Dataset section>
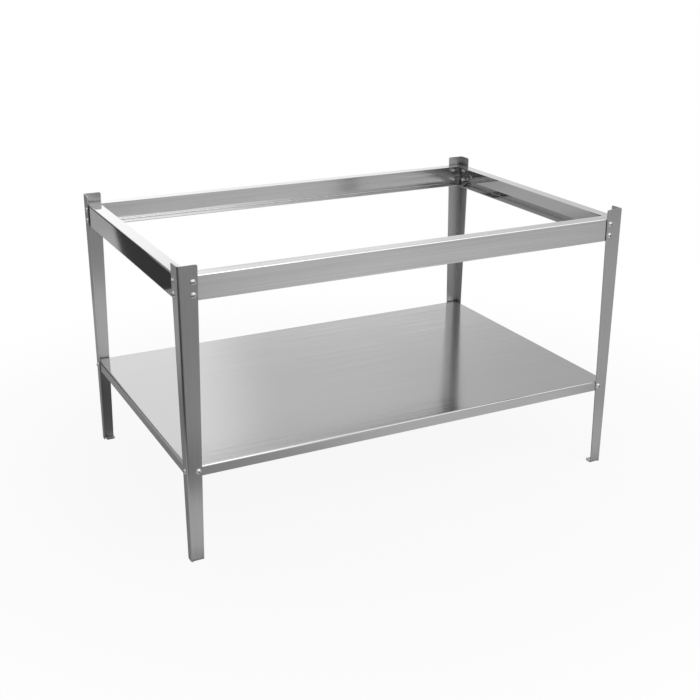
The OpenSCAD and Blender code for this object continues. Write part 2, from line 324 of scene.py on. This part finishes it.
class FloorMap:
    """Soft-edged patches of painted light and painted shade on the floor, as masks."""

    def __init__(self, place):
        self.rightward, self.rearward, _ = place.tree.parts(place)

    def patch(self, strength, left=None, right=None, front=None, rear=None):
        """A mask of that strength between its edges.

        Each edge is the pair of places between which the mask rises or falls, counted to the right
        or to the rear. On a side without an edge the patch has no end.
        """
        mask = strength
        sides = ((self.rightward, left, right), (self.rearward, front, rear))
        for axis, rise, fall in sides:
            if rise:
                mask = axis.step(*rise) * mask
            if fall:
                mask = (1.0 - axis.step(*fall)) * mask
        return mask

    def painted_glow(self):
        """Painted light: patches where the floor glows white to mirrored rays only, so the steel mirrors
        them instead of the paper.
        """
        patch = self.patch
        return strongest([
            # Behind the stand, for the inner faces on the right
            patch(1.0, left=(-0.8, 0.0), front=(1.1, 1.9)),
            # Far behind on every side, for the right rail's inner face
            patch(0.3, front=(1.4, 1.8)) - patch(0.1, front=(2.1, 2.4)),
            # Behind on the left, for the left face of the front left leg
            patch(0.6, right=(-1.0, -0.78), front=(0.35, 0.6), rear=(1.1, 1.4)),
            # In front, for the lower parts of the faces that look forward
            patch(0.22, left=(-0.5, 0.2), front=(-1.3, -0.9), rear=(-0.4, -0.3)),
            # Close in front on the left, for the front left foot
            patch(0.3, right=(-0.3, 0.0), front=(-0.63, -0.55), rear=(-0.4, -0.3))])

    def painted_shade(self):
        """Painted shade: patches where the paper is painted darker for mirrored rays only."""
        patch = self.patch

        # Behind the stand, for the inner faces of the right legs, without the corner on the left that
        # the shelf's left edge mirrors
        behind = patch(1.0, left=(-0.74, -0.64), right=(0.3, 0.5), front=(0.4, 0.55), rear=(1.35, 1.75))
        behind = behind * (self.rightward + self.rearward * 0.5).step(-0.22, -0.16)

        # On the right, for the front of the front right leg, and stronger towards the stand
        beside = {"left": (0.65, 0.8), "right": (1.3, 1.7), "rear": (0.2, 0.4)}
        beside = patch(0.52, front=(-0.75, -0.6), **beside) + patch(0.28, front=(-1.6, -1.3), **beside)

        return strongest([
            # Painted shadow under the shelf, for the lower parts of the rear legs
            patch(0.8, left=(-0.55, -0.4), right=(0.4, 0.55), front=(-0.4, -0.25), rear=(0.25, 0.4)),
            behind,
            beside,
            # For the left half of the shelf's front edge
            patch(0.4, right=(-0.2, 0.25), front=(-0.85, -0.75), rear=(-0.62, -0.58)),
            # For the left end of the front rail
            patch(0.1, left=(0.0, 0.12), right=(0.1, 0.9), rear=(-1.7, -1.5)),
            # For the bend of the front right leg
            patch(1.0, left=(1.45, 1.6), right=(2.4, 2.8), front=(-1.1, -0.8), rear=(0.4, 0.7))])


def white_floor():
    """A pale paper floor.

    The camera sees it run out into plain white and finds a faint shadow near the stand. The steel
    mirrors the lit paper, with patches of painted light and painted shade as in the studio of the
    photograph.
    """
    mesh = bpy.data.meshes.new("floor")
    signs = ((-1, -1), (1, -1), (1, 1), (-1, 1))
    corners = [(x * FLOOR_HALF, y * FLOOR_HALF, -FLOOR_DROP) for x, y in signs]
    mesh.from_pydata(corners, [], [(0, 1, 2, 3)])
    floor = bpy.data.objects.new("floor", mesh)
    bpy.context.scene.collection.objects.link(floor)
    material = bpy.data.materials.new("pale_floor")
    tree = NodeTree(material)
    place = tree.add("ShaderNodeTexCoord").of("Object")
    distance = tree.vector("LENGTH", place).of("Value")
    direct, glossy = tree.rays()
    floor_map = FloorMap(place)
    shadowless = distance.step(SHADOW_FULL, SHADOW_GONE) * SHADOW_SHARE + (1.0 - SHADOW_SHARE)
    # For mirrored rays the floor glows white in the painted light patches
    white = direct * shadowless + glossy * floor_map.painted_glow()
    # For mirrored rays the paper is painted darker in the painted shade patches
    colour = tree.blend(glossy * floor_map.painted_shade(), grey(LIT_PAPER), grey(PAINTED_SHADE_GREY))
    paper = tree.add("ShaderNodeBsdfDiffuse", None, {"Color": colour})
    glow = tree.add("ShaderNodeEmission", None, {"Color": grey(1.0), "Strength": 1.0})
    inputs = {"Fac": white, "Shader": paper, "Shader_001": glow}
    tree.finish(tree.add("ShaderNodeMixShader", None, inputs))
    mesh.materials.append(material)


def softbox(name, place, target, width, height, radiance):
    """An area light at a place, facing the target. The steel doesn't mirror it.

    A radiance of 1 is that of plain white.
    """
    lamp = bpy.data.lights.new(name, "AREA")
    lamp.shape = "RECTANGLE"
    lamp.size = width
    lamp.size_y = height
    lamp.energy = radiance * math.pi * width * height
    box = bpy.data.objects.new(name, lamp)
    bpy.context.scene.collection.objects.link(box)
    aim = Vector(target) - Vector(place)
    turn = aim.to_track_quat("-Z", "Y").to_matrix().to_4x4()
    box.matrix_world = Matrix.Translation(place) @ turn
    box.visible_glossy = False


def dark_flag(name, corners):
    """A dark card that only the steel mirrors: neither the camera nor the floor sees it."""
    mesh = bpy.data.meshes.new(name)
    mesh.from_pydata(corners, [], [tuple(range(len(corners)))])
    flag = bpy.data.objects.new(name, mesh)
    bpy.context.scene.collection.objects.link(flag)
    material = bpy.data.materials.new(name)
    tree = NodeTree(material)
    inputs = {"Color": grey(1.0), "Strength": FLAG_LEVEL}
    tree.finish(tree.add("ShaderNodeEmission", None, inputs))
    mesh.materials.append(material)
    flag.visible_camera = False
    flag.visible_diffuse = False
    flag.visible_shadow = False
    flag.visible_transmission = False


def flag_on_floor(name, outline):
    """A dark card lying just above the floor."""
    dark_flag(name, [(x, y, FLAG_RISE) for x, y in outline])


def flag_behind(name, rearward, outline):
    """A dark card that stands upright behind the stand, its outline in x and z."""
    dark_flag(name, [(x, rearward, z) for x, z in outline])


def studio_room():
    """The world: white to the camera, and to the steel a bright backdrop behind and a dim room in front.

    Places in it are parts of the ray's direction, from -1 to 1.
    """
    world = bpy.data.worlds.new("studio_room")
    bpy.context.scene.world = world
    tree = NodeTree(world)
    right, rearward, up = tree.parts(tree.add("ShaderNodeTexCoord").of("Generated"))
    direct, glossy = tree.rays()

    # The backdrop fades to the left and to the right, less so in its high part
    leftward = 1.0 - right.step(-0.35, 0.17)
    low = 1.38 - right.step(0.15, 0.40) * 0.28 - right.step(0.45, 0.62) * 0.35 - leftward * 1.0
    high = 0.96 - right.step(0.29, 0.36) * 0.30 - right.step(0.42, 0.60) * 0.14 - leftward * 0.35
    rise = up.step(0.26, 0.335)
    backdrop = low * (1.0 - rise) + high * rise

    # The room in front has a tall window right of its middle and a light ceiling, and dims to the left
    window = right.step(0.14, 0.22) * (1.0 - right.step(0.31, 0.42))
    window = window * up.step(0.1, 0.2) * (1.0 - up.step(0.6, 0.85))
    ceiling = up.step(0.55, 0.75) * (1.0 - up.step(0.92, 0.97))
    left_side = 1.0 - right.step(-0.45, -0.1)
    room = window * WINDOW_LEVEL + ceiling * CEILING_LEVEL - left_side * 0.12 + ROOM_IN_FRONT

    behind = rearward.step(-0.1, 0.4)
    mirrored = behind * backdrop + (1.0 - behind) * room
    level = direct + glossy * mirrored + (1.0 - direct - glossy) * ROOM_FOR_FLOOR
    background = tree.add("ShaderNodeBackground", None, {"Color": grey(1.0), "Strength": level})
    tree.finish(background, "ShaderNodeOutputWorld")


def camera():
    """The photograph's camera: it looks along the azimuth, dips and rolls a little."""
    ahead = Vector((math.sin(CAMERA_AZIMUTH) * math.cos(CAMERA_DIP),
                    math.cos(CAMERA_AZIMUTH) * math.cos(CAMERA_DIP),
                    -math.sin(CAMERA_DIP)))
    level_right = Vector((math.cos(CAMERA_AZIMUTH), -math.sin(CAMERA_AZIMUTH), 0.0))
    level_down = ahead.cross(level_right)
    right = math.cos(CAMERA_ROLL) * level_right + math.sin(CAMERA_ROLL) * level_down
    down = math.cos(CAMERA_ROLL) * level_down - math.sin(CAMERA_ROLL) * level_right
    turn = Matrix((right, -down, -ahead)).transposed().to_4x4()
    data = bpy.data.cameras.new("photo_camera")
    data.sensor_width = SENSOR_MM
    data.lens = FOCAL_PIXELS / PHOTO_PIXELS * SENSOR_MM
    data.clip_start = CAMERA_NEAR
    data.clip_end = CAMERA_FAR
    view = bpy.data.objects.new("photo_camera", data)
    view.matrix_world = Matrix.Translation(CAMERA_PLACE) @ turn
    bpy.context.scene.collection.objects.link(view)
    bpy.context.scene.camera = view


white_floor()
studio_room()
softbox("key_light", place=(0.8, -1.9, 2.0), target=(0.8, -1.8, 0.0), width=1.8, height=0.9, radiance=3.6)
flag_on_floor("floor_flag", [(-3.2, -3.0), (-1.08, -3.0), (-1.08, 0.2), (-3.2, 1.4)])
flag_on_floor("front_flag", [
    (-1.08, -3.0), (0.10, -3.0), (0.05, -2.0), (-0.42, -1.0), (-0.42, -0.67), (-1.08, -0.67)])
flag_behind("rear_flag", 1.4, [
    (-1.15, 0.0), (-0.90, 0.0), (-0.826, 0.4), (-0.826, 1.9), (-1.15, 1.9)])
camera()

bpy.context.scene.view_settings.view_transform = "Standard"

Do this> Word for word, reproduce the listing above from its start up to and including the line that has "self.rightward, self.rearward, _". Give only those lines.

Problem solution>
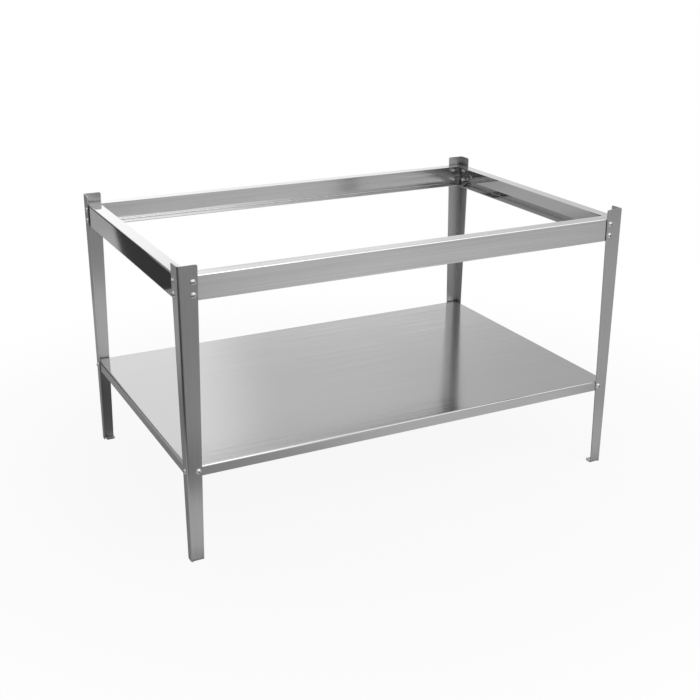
The OpenSCAD and Blender code for this object continues. Write part 2, from line 324 of scene.py on. This part finishes it.
class FloorMap:
    """Soft-edged patches of painted light and painted shade on the floor, as masks."""

    def __init__(self, place):
        self.rightward, self.rearward, _ = place.tree.parts(place)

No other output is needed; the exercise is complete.